THE RECORDS:
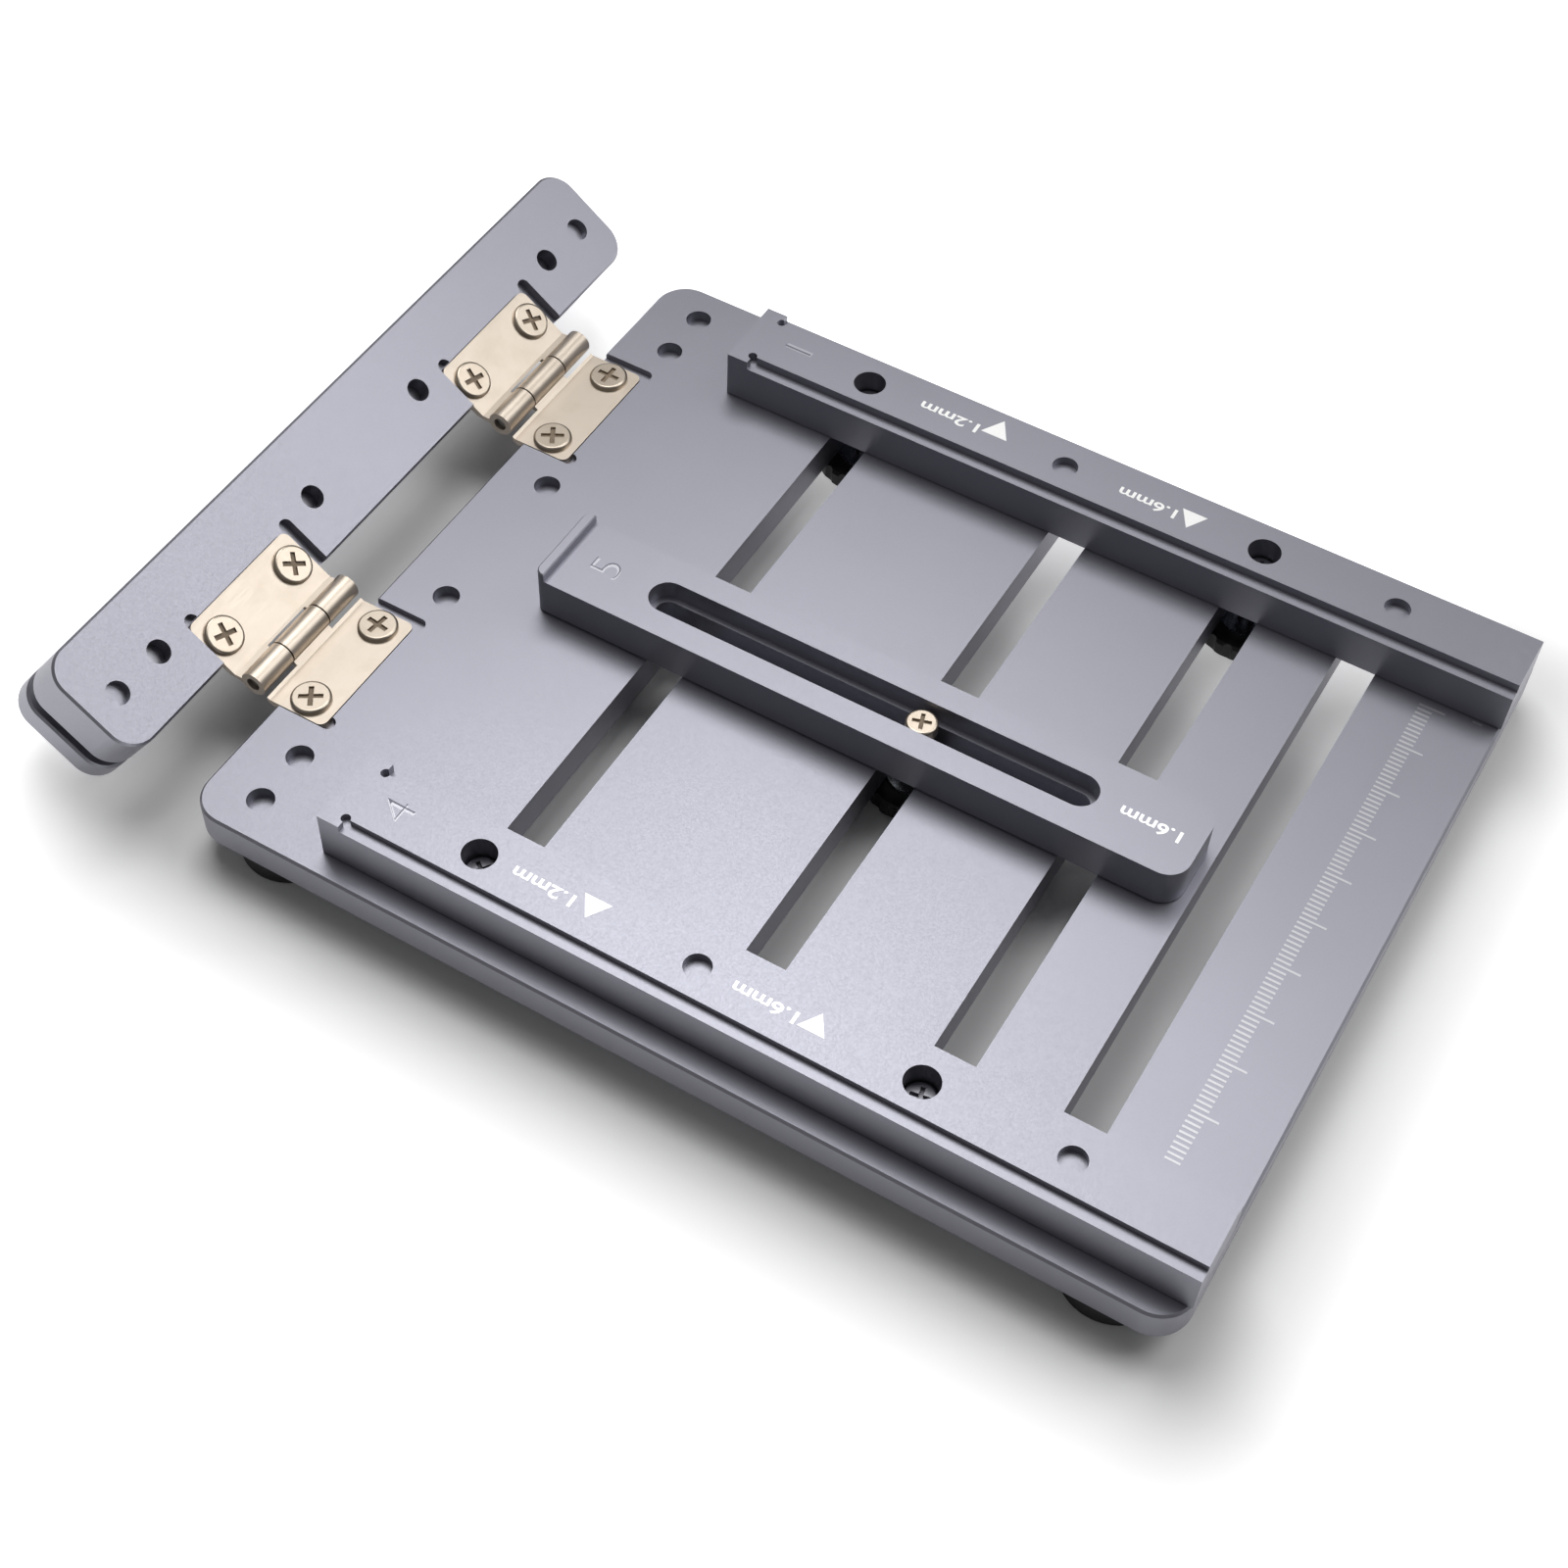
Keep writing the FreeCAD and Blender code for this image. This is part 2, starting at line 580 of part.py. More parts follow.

...

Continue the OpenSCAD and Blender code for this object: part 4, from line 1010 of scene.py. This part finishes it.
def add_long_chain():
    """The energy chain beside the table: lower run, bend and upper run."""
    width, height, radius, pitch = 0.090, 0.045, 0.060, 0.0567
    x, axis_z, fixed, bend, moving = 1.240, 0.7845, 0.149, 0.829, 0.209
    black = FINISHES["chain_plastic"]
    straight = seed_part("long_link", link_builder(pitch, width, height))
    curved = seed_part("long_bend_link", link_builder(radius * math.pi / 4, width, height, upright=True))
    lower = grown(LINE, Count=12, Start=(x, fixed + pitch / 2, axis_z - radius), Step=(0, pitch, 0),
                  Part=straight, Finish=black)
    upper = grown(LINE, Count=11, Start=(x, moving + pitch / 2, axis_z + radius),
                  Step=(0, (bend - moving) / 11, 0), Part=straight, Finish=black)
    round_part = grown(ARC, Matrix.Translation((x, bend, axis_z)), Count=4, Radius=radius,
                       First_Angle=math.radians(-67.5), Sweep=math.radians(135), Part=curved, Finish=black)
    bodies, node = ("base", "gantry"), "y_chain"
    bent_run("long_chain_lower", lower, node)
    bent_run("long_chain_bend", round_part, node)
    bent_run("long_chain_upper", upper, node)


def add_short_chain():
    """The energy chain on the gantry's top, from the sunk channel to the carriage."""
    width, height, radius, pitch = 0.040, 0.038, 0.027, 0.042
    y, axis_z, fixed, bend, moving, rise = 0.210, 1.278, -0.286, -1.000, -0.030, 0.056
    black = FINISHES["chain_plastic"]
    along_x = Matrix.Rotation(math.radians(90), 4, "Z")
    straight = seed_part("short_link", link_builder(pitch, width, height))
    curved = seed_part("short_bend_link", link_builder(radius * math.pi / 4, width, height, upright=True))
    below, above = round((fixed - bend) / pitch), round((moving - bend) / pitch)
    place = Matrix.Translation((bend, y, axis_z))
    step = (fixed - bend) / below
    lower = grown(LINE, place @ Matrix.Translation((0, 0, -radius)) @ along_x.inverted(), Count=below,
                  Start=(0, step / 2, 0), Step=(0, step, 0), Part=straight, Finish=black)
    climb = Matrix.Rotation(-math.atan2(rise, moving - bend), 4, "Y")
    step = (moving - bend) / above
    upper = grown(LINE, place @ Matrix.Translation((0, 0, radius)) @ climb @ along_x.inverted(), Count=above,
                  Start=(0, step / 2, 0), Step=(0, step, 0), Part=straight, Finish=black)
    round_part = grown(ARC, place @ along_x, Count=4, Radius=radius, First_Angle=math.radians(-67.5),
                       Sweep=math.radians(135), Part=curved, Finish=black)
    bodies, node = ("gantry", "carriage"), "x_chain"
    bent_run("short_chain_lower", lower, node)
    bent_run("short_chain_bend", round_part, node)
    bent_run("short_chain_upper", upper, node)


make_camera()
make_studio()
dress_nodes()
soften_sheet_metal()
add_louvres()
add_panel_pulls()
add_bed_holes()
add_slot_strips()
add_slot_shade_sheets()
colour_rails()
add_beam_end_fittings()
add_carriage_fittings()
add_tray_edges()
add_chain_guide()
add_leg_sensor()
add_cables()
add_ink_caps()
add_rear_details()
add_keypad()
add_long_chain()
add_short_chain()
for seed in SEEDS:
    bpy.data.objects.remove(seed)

==

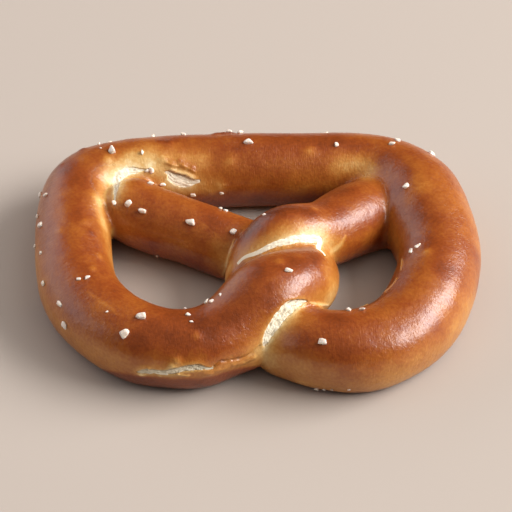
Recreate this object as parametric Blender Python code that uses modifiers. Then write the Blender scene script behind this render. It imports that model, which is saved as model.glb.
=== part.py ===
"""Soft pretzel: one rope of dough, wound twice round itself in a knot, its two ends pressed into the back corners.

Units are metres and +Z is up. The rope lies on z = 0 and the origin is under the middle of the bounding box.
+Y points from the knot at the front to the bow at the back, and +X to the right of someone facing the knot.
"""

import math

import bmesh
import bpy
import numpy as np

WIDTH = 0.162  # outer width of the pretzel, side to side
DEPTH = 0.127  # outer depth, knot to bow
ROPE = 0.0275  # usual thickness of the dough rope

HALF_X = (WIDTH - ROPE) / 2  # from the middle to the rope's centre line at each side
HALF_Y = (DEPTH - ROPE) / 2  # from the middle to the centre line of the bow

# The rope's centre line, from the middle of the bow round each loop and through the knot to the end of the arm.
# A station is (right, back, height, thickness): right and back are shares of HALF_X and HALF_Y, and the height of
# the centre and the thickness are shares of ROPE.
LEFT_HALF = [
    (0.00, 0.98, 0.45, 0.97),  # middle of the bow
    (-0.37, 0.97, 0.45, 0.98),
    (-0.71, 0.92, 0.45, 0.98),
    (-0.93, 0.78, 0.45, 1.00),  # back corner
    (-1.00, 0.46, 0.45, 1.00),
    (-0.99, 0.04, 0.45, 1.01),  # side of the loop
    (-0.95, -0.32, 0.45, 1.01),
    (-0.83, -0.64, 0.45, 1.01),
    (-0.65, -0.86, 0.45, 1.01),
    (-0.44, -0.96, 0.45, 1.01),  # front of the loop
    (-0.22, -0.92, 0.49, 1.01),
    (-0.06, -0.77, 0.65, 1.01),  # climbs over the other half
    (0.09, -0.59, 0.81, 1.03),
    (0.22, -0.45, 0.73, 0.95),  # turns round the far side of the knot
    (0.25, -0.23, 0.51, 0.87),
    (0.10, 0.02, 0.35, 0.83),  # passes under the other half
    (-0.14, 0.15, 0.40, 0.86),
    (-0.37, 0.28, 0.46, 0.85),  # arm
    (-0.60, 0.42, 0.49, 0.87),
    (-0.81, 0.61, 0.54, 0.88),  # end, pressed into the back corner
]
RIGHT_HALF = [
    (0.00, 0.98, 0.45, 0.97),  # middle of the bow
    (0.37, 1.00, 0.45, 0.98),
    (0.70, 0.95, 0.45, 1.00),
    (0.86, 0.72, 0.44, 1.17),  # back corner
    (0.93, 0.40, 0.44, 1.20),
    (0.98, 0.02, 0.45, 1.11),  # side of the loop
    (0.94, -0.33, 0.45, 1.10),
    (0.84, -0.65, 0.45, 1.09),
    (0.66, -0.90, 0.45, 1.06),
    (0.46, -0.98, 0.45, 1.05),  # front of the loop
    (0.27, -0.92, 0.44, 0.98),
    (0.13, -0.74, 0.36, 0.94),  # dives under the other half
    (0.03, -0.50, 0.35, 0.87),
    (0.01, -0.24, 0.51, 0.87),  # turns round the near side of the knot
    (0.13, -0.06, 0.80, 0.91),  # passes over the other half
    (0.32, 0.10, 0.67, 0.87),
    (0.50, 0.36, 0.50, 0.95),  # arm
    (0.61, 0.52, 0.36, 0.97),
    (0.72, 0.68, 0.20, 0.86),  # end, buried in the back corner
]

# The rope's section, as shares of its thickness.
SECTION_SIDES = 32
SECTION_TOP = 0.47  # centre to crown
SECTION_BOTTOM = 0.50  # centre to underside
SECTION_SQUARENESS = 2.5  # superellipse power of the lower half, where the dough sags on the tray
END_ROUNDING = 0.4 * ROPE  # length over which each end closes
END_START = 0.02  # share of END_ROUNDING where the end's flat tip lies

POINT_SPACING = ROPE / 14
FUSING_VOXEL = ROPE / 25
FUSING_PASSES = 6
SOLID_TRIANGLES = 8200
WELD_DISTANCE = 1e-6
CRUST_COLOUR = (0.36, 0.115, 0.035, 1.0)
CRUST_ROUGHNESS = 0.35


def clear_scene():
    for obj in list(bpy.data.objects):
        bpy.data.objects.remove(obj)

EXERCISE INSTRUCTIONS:
Report the number of lines that include the string "code"; return nothing but the count.

THE RESPONSE:
3